Stormy Daniels arrested at Ohio strip club
Stormy Daniels arrested at Ohio strip club 00:30

Charges have been dismissed against porn actress Stormy Daniels hours after her arrest at an Ohio strip club where she was performing, her lawyer says. The lawyer, Michael Avenatti, said Thursday that Daniels was set up in a sting operation, which police deny. 

While Daniels was performing Wednesday night at Sirens, a strip club in Columbus, some patrons touched her in a "non-sexual" way, Avenatti told The Associated Press. Daniels had been charged with letting patrons touch her in violation of a state law.

Avenatti told MSNBC later Thursday that police had prepared a sting operation with multiple officers. He said female undercover officers asked Daniels if they could place their face between her breasts.

Stormy Daniels, whose real name is Stephanie Clifford Franklin County Sheriff's Office

"It was an absurd use of law enforcement resources," Avenatti said.

Avenatti said Daniels was on her tour bus after the event when officers knocked on the door and said they were arresting her. He said the porn actress is "traumatized and rattled." Daniels was leaving the state Thursday after charges were dropped, he said.

Columbus police told CBS News that Daniels was not targeted as a part of a sting operation. Undercover detectives were at the club as a part of a long-term investigation of illegal activity at city adult clubs, said police spokeswoman Denise Alex-Bouzounis. Charging documents say Daniels, whose real name is Stephanie Clifford, was arrested for touching a patron at a "sexually oriented" business in violation of the law commonly known as the Community Defense Act.

The law prohibits dancers from touching customers and customers touching dancers - excluding immediate family members. The motion to dismiss argues the law only applies to nude or semi-nude dancers who "regularly" perform at the venues. 

Thursday afternoon, city prosecutors dropped the charges, saying the Ohio illegal touching law can't be enforced because Daniels has only appeared once at the Columbus club, on July 11.

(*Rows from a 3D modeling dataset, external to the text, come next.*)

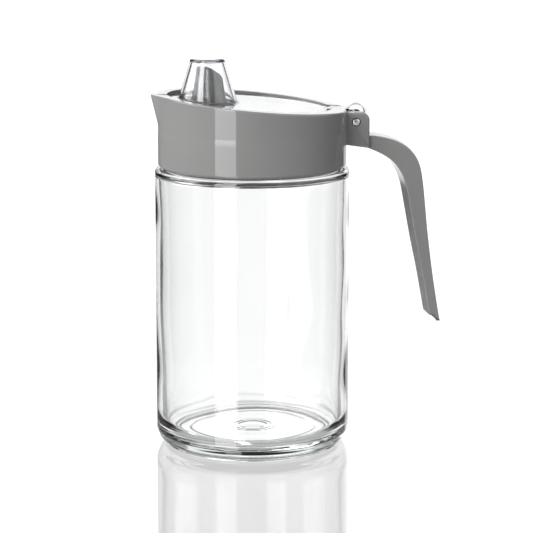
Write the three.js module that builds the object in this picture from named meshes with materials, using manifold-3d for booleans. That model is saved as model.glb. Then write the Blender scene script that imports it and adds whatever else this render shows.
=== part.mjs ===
// Oil dispenser: a clear glass jar under a grey lid with a lever handle,
// a pouring nozzle and a clear flap that swings on a steel pin.
// Millimetres, +Z up. The origin is on the jar's axis, on the surface it stands on.
// The handle points along +X and the pouring lip along -X.

import * as THREE from 'three';
import { mergeVertices } from 'three/addons/utils/BufferGeometryUtils.js';
import Module from 'manifold-3d';

const wasm = await Module();
wasm.setup();

// Jar
const jarRadius = 42.4;
const jarWall = 4.2;
const jarSegments = 60;
const footRadius = 38.4;
const footHeight = 3.1;
const heelTop = 7.2;
const grooveInner = 27.5;
const grooveOuter = 33.5;
const grooveDepth = 1.2;
const floorHeight = 6.2;
const floorRound = 4.2;
const shoulderTop = 122;
const shoulderRound = 2.6;
const neckRadius = 36.9;
const neckInner = 33.4;
const neckTop = 137;
const beadRadius = 38.3;
const beadHeight = 130.2;
const neckEdge = 0.6;          // small bevel on the foot, the bead and the mouth
const insideShoulder = { foot: 115.5, height: 6 };

// Lid
const lidRadius = 41.1;
const lidInner = 39.1;
const lidBottom = 122.9;
const lidSegments = 84;
const cavitySegments = 64;
const rimHeight = 151.3;       // of the sloped rim, above the jar's axis
const rimSlope = 0.09;         // the rim falls this much for each millimetre towards the handle
const rimRound = 1;
const creaseHeight = 139.6;
const seatHeight = 137.3;
const seatInner = 35;
const lipReach = 44.6;         // tip of the pouring lip, from the jar's axis
const lipStart = 141.2;
const recessRadius = 35.5;
const recessX = -1.25;
const recessDepth = 4;
const deckThickness = 2.2;
const chamberHeight = 8;       // space over the mouth, down from the deck
const skirtRound = 1.8;        // bottom edge of the skirt
const ridge = { bottom: 125.4, top: 128.2, reach: 1.2, bevel: 1 };
const channel = { halfWidth: 3.2, depth: 1.2, end: 2.2 };   // drip channel, ends this far from the tip

// Nozzle. Its sizes hold at one height and change by a rate for each millimetre above it.
const nozzleBase = 147;
const nozzleTop = 167.5;
const nozzleWall = 1.3;
const nozzleLevel = 150;
const nozzleRadius = { at: 6.5, rate: -0.114 };
const nozzleCentre = { at: -17.6, rate: -0.043 };
const nozzleReach = { at: 8.8, rate: -0.177 };   // from the centre to the beak

// Flap
const plateRadius = 34.4;      // its gap to the recess is wider on the hinge side, where the edge swings out
const plateX = -1.8;
const plateDrop = 1.6;         // from the rim down to the plate's top face
const plateThickness = 2;
const coneX = -19.5;
const coneBase = 151;
const coneTop = 170;
const coneRound = 1;
const coneOutside = { base: 13, top: 7.25 };   // radii
const coneInside = { base: 11.1, top: 6.1 };
const coneLid = 1.5;           // thickness of the cap's flat top

// Hinge, lugs and handle
const pinX = 44.3;
const pinZ = 142.2;
const pinRadius = 1.5;
const pinHole = 1.95;
const lugHalfWidth = 9.5;
const lugTop = 146.3;
const lugEnd = 50.3;
const lugRoot = 39;            // inside the lid's wall
const lugRound = 3.4;
const lugEdge = 0.7;
const slotHalfWidth = 5;
const slotRound = 4.9;         // from the pin's axis to the slot's front wall
const slotDepth = 5.5;         // from the pin's axis to the slot's floor
const knuckleHalfWidth = 4.6;
const knuckleRadius = 4.2;
const neckFrom = 30;           // the flap's neck runs from the plate to the knuckle
const neckTo = 42;
const knobRadius = 4.55;
const knobX = 45.8;
const knobZ = 145.4;
const handleHalfWidth = 7.6;
const handleTaper = 0.12;      // share of its width that the handle loses down to its end
const handleEnd = 52.2;
const handleStep = 2.7;        // height of the step at the handle's end
const handleRoot = 40.4;       // inside the lid's wall
const handleBend = 130;        // the handle starts to narrow below this
const pinBevel = 0.4;
const pinInset = 0.2;          // from the lugs' sides to the pin's ends

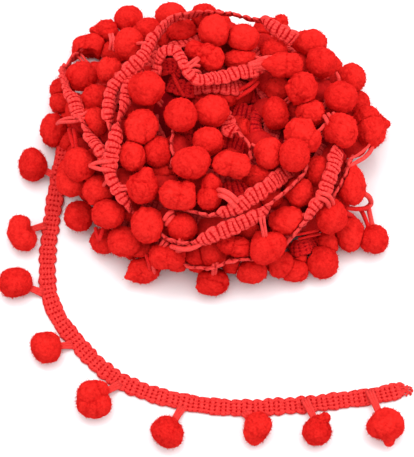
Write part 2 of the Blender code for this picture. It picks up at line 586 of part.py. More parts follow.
def loose_strip(name, wider=0.0):
    """The loose stretch of braid, lying flat, or the room that it takes up when wider is more than 0."""
    centres = loose_line(PITCH / SCALLOPS_A_PITCH / 2)
    way = along(centres)
    if wider:
        centres[0] -= way[0] * wider
        centres[-1] += way[-1] * wider
    sides = np.cross(way, np.array([0.0, 0.0, 1.0]))
    sides /= np.linalg.norm(sides, axis=1, keepdims=True)
    ups = np.cross(sides, way)
    section = braid_section(len(centres), wider)
    if not wider:
        drop = np.abs(section[..., 1:] * ups[:, None, 2:]).max(axis=(1, 2))
        centres[:, 2] = np.maximum(centres[:, 2], drop)
    return tube(name, centres, sides, ups, section)


def sheet_way(degrees):
    """A direction in the sheet's plane."""
    right, up, _ = sight_frame()
    turn = math.radians(degrees)
    return math.cos(turn) * right + math.sin(turn) * up


def loose_pompom(name, number, row, wider=0.0):
    """A pompom of the loose end, resting on the surface, with the three strands of its stalk."""
    middle = (row.wide + row.tall) / 4 * MM - SINK
    centre = at_height(row.across, row.down, middle)
    root = at_height(row.root_across, row.root_down, BRAID_THICK / 2)
    line = loose_line(MM)
    nearest = line[np.linalg.norm(line - root, axis=1).argmin()]
    bumps = [(sheet_way(row.dent_turn), -row.dent * MM, DENT_SHARP),
             (sheet_way(row.tuft_turn), row.tuft * MM, TUFT_SHARP)]
    wide = row.wide * MM + 2 * wider
    tall = row.tall * MM + 2 * wider
    parts = [ball_object("ball", centre, wide, tall, 3, number * 3.0, bumps)]
    run = centre - nearest
    run[2] = 0.0
    run /= np.linalg.norm(run)
    beside = np.array([-run[1], run[0], 0.0]) * STALK_SPREAD
    inner = centre - run * 0.3 * row.wide * MM
    inner[2] = 0.62 * centre[2]
    for side in (-1, 0, 1):
        start, end = nearest + side * beside, inner + side * beside / 2
        parts.append(strand("strand", start, end, STRAND + 3 * wider))
    return combined(name, parts)


def build():
    for old in list(bpy.data.objects):
        bpy.data.objects.remove(old)
    braid_room = loose_strip("braid_room", GAP)
    first_room = loose_pompom("first_room", 1, LOOSE_BALLS[0], GAP)
    wound_roll([braid_room, first_room])
    finished(loose_strip("loose_braid"), CORAL, 0.8)
    for number, row in enumerate(LOOSE_BALLS, 1):
        pompom = loose_pompom(f"loose_pompom_{number}", number, row)
        finished(cut_clear(pompom, braid_room), RED, 0.9)
    bpy.data.objects.remove(braid_room)
    bpy.data.objects.remove(first_room)


build()
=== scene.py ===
"""A loose roll of pompom trim: velvety pompoms on yarn stalks along a knitted, scalloped braid.

Metres, +Z up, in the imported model's frame: the surface that the trim lies on is z = 0. Places that show are
laid out on a sheet held square to one line of sight, from above the front edge. Each is carried along that
line to the roll's form or to the surface, as in the solids.
"""
import math
from collections import namedtuple

import bpy
import numpy as np
from bpy.props import FloatProperty, FloatVectorProperty, IntProperty, PointerProperty
from bpy.types import Operator, Panel, PropertyGroup
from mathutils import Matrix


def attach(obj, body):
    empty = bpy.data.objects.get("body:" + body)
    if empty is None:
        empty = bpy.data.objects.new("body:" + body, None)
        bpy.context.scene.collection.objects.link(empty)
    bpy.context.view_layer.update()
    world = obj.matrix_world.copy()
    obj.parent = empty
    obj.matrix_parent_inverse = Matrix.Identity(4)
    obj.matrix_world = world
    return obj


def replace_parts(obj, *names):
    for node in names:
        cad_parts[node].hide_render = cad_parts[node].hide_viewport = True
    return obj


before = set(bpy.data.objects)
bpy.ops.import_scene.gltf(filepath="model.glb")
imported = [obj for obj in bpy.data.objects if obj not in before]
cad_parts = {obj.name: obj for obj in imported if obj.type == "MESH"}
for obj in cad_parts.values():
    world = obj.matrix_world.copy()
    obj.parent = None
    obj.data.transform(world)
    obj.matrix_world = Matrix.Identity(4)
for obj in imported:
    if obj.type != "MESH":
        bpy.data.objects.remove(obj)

bl_info = {
    "name": "Pompom trim roll",
    "version": (1, 0, 0),
    "blender": (4, 5, 0),
    "location": "3D View > Sidebar > Pompom trim",
    "description": "Makes a loose roll of pompom trim with its free end laid out in an arc",
    "category": "Add Mesh",
}

MM = 0.001

# ---- Sizes of the trim, as its solids have them ----
PITCH = 22.0 * MM            # from one pompom to the next along the braid
POMPOM = 11.0 * MM           # usual pompom, across
SMALL_POMPOM = 8.7 * MM      # smaller ones, deep in the gaps, are made with fewer faces and fibres
BRAID_WIDE = 6.2 * MM
BRAID_THICK = 1.3 * MM
STRAND = 1.2 * MM            # one yarn strand of a stalk, across
SCALLOPS_A_PITCH = 6         # scallops on the braid's edge from one pompom to the next
SINK = 0.3 * MM              # how far a pompom's pile gives where it lies on the surface

# ---- The roll's form, through the middles of its outer pompoms ----
HALF_WIDE = 58.0 * MM
HALF_FRONT = 49.0 * MM
HALF_BACK = 54.0 * MM
HEAP_RISE = 30.0 * MM
HOLLOW_AT = (10.0 * MM, 11.0 * MM)
HOLLOW_DEEP = 14.0 * MM
HOLLOW_SPREAD = 12.0 * MM
FLAT_SPOT = 0.50
LOWEST = POMPOM / 2 - SINK
WOUND_LIFT = -5.0 * MM       # of the pompoms that are wound by rule, against the form
WOUND_HIGHEST = 20.0 * MM    # above this the placed pompoms cover the roll
UNDER_LIFT = -9.5 * MM       # of the pompoms further in, which show only in the gaps
HEART_LIFT = -11.0 * MM      # of the dark wound heart under them all
WOUND_APART = 0.92 * POMPOM  # how far apart the pompoms wound by rule lie at least
UNDER_APART = 1.05 * POMPOM  # the same for those further in

# ---- The sheet and its line of sight ----
SHEET_STEP = 0.355 * MM      # one sheet step, at the surface under the sheet's middle
SHEET_SIZE = (414, 457)
SHEET_MIDDLE = (207.0, 228.5)
SIGHT_MEETS = (-3.5 * MM, -29.0 * MM, 0.0)
SIGHT_RISE = math.radians(69.5)
SIGHT_FAR = 0.600

# ---- How finely it is made ----
TURN_STEP = 0.26 * MM        # from one row of points to the next along the turns of braid that show
BACK_STEP = 0.33 * MM        # the same for those wound round the back,
INNER_STEP = 0.75 * MM       # for those further in,
LOOSE_STEP = 0.18 * MM       # for the loose braid,
YARN_STEP = 0.60 * MM        # for single yarns,
COURSE_STEP = 0.80 * MM      # and where only the braid's course is asked for
LOOSE_CUTS, FINE_CUTS, PLAIN_CUTS, HIDDEN_CUTS = 22, 16, 12, 7    # faces along each side of a pompom's grid
HEART_AROUND, HEART_RINGS = 96, 40
CORD_ROWS = 8                # rows of the loose braid from one point of its cord to the next
WOUND_SEED, UNDER_SEED, LOOSE_SEED, FIBRE_SEED = 600, 700, 900, 5000

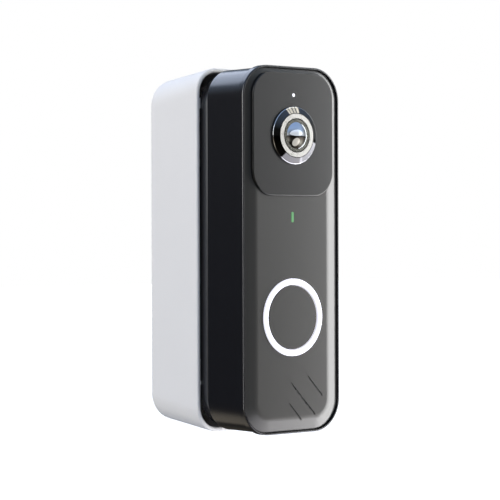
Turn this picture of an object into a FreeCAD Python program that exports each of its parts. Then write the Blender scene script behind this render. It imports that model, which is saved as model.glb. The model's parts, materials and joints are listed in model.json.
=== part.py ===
"""Battery video doorbell: a camera unit that slides forward off a hollow wall base.

The row frame has X to the right, Z up and the wall in the plane Y = 0. The doorbell stands off the wall
towards -Y, so every place along Y is written as a depth: the distance from the wall, in millimetres.
"""
import FreeCAD, Part
import math
import os
import Sketcher

doc = FreeCAD.newDocument("video_doorbell")

# ---------------------------------------------------------------------------------------------------
# Driving dimensions, in millimetres
# ---------------------------------------------------------------------------------------------------

DIMENSIONS = {
    # camera unit, outside
    "unit_width": 48.7,
    "unit_height": 140.0,
    "unit_corner": 12.5,
    "unit_depth": 27.5,
    "unit_nest": 2.1,
    "unit_rear_round": 1.8,
    "unit_rear_inset": 1.95,
    "unit_taper": 5.3,
    "unit_wall": 1.8,
    "unit_floor": 1.8,
    "unit_lip": 0.75,
    "unit_edge_round": 0.45,
    "frame_proud": 0.7,
    "frame_depth": 2.9,
    # wall base
    "base_depth": 34.3,
    "base_overhang": 0.35,
    "base_rim_corner": 9.8,
    "base_draft": 2.9,
    "base_back_corner": 11.0,
    "base_back_round": 3.0,
    "base_rim_round": 0.7,
    "base_wall": 1.7,
    "base_back_wall": 2.5,
    "locator_size": 4.2,
    "locator_place": 56.5,
    "stud_size": 1.6,
    "stud_place": -51.1,
    "locator_relief": 0.4,
    "locator_depth": 3.0,
    "mount_spacing_wide": 24.0,
    "mount_spacing_tall": 114.0,
    "mount_hole_radius": 2.2,
    "mount_boss_radius": 4.4,
    "mount_boss_depth": 2.0,
    "gasket_inset": 4.0,
    "gasket_width": 3.0,
    "gasket_thick": 0.8,
    "cable_place": 44.0,
    "cable_radius": 3.5,
    "grommet_wall": 2.5,
    "grommet_flange": 1.5,
    "terminal_width": 14.0,
    "terminal_height": 8.0,
    "terminal_depth": 9.0,
    "terminal_place": 57.5,
    "terminal_screw_radius": 1.1,
    "terminal_head_radius": 1.9,
    "terminal_head_thick": 1.2,
    "terminal_screw_reach": 6.3,
    # front cover and camera plate
    "cover_gap": 0.3,
    "cover_thick": 2.5,
    "cover_crown": 1.1,
    "cover_bevel": 5.1,
    "cover_crease_round": 9.0,
    "seal_thick": 0.4,
    "plate_width": 40.3,
    "plate_height": 47.0,
    "plate_corner": 9.5,
    "plate_place": 44.1,
    "plate_proud": 0.8,
    "plate_seat": 1.0,
    "plate_edge_round": 0.4,
    "fit_gap": 0.1,
    "weld_overlap": 0.1,
    "least_corner": 0.05,
    # lens and camera
    "lens_place": 43.55,
    "bezel_radius": 10.95,
    "bezel_proud": 2.0,
    "ring_outer_radius": 8.3,
    "ring_barrel_gap": 0.35,
    "ring_proud": 2.7,
    "barrel_radius": 6.2,
    "barrel_thread_radius": 5.9,
    "glass_radius": 5.1,
    "glass_dome": 2.1,
    "glass_slack": 0.02,
    "glass_seat": 2.6,
    "retaining_thick": 0.8,
    "barrel_shoulder": 0.6,
    "inner_lens_thick": 2.0,
    "inner_lens_0_rise": 1.5,
    "inner_lens_1_rise": 5.0,
    "lens_edge_round": 0.3,
    "camera_board_gap": 2.8,
    "holder_floor_height": 4.2,
    "holder_tube_height": 8.8,
    "holder_tube_wall": 1.6,
    "holder_corner": 1.5,
    "sensor_width": 9.0,
    "sensor_height": 8.0,
    "sensor_thick": 1.2,
    "sensor_pocket_margin": 2.0,
    "sensor_pocket_depth": 1.8,
    "camera_plug_width": 12.0,
    "camera_plug_height": 4.0,
    "holder_width": 24.0,
    "holder_height": 18.0,
    "filter_radius": 3.0,
    "filter_travel": 6.4,
    "filter_frame_width": 15.0,
    "filter_frame_height": 8.0,
    "filter_frame_thick": 0.9,
    "filter_rise": 2.3,
    "filter_glass_inset": 0.25,
    "filter_side_gap": 0.2,
    "filter_end_gap": 0.3,
    "sensor_dot_radius": 0.65,
    "sensor_dot_place": 58.95,
    "emitter_circle": 15.0,
    "emitter_size": 3.0,
    "emitter_port_radius": 2.25,
    "emitter_thick": 1.4,
    "emitter_board_gap": 3.1,
    "emitter_board_rim": 2.8,
    "emitter_pin_x": 16.0,
    "emitter_pin_radius": 1.2,
    "light_sensor_size": 2.0,
    "light_sensor_thick": 0.8,
    "status_width": 1.2,
    "status_corner": 0.59,
    "status_height": 4.0,
    "status_place": 12.5,
    "status_flange": 1.0,
    "status_led_size": 1.6,
    "status_led_thick": 0.8,
    # push button and its light ring
    "button_place": -25.7,
    "halo_outer_radius": 14.75,
    "halo_width": 2.25,
    "halo_proud": 0.65,
    "halo_edge": 0.35,
    "halo_flange": 1.5,
    "halo_flange_thick": 1.0,
    "halo_skirt": 0.4,
    "button_gap": 0.3,
    "button_edge": 0.3,
    "button_wall": 1.8,
    "button_flange": 1.5,
    "button_flange_thick": 0.8,
    "button_post_radius": 2.0,
    "membrane_gap": 0.4,
    "membrane_thick": 0.6,
    "membrane_stand": 1.2,
    "frame_inset": 0.55,
    "frame_wall": 1.8,
    "button_proud": 0.2,
    "button_travel": 0.5,
    "switch_size": 6.0,
    "switch_depth": 3.0,
    "switch_port": 5.1,
    "plunger_radius": 1.75,
    "plunger_proud": 0.7,
    "plunger_sunk": 1.2,
    "ring_led_size": 1.8,
    "ring_led_thick": 0.8,
    "flex_width": 6.0,
    "flex_thick": 0.3,
    "halo_led_count": 8.0,
    # boards, sound and fastenings
    "board_width": 40.0,
    "board_height": 112.0,
    "board_thick": 1.2,
    "board_standoff": 9.2,
    "board_screw_x": 17.0,
    "board_screw_z": 50.0,
    "case_screw_x": 15.8,
    "case_screw_z": 60.5,
    "case_boss_radius": 3.2,
    "case_screw_radius": 1.0,
    "case_head_radius": 2.0,
    "case_head_thick": 1.6,
    "case_head_recess": 2.6,
    "case_boss_height": 16.0,
    "case_screw_end_gap": 3.0,
    "cover_post_radius": 2.8,
    "board_corner": 2.0,
    "board_boss_radius": 2.2,
    "board_screw_radius": 0.8,
    "board_screw_reach": 5.0,
    "board_head_radius": 1.6,
    "board_head_thick": 1.0,
    "small_board_thick": 1.0,
    "shield_width": 24.0,
    "shield_height": 16.0,
    "shield_depth": 2.4,
    "shield_wall": 0.5,
    "shield_place": -4.0,
    "antenna_length": 22.0,
    "antenna_width": 9.0,
    "antenna_thick": 0.7,
    "antenna_rise": 12.0,
    "speaker_radius": 9.5,
    "speaker_x": 3.0,
    "speaker_seat": 1.8,
    "speaker_depth": 5.6,
    "speaker_flange": 1.6,
    "speaker_land": 1.25,
    "speaker_throat": 2.6,
    "speaker_vent": 1.5,
    "speaker_wall": 0.7,
    "speaker_back_radius": 5.4,
    "speaker_back_inner": 4.95,
    "cone_drop": 0.6,
    "cone_thick": 0.3,
    "cone_rise": 2.2,
    "dust_cap_rise": 0.4,
    "magnet_thick": 3.4,
    "speaker_place": -55.5,
    "groove_width": 0.7,
    "groove_depth": 0.3,
    "groove_slant": 46.0,
    "groove_0_x": 5.0,
    "groove_0_z": -57.0,
    "groove_0_length": 17.0,
    "groove_1_x": 1.2,
    "groove_1_z": -62.0,
    "groove_1_length": 9.0,
    "groove_2_x": 11.2,
    "groove_2_z": -52.4,
    "groove_2_length": 10.0,
    "sound_hole_radius": 0.28,
    "sound_hole_pitch": 2.6,
    "mic_x": -6.0,
    "mic_hole_radius": 0.6,
    "mic_rise": 13.0,
    "mic_width": 3.8,
    "mic_depth_size": 3.0,
    "mic_thick": 1.1,
    "mic_pad_size": 4.4,
    "mic_pad_thick": 0.6,
    # battery pack
    "cell_radius": 9.2,
    "cell_length": 65.0,
    "pack_wall": 1.0,
    "pack_place": -5.0,
    "pack_board_room": 7.0,
    "slide_plate_thick": 1.5,
    "slide_plate_lap": 1.2,
    "rail_gap": 0.2,
    "rail_thick": 1.0,
    "rail_lip": 0.8,
    "pack_corner": 3.0,
    "pack_edge_round": 2.0,
    "slide_plate_corner": 2.0,
    "pack_board_thick": 1.0,
    "pack_board_depth": 12.0,
    "pack_board_gap": 2.0,
    "contact_pitch": 5.0,
    "contact_pad_width": 3.0,
    "contact_pad_length": 6.0,
    "contact_pad_thick": 0.4,
    "contact_pad_rise": 8.0,
    "contact_thick": 0.5,
    "contact_spring_width": 2.0,
    "contact_block_width": 18.0,
    "contact_block_height": 7.0,
}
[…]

Avenatti tweeted the motion to dismiss the charges, which was filed in Franklin County Municipal Court by Columbus City Attorney Zach Klein. 

Avenatti tweeted Thursday morning that the motion had been granted and thanked the prosecutor's office for their "professionalism starting with our first call early this am."

Police say they learned of the alleged illegal activity at city strip clubs last fall and launched the investigation into allegations of human trafficking, prostitution, and other "vice-related" violations. They say they've made numerous arrests under the law regarding illegal sexually oriented activity in a sexually oriented business, but did not immediately provide a number.

Police said two other women were arrested along with Daniels. Charges against both of them have also been dropped, Alex-Bouzounis said.

According to charging documents, Daniels, who was semi-nude, allegedly touched some of the patrons' breasts and allowed them to touch her. She allegedly performed the same act with several officers who approached the stage and forced one officer's head into her bare chest.  A police release said she "illegally touched" three undercover officers.

She was released on bail before 6 a.m. Thursday. Daniels posted $6,000.

Avenatti posted a statement on Twitter by Daniels that said she apologized to her fans in Columbus, and that she would not perform her previously scheduled Thursday night show. A later tweet by Avenatti said that Daniels would perform again at the "scene of 'no crime.'"

A person who answered the phone at the strip club declined to comment.

Daniels has said she had sex with President Donald Trump in 2006, when he was married, which Trump has denied. She's suing Trump and his former longtime personal attorney, Michael Cohen, and seeking to invalidate a nondisclosure agreement she signed days before the 2016 presidential election.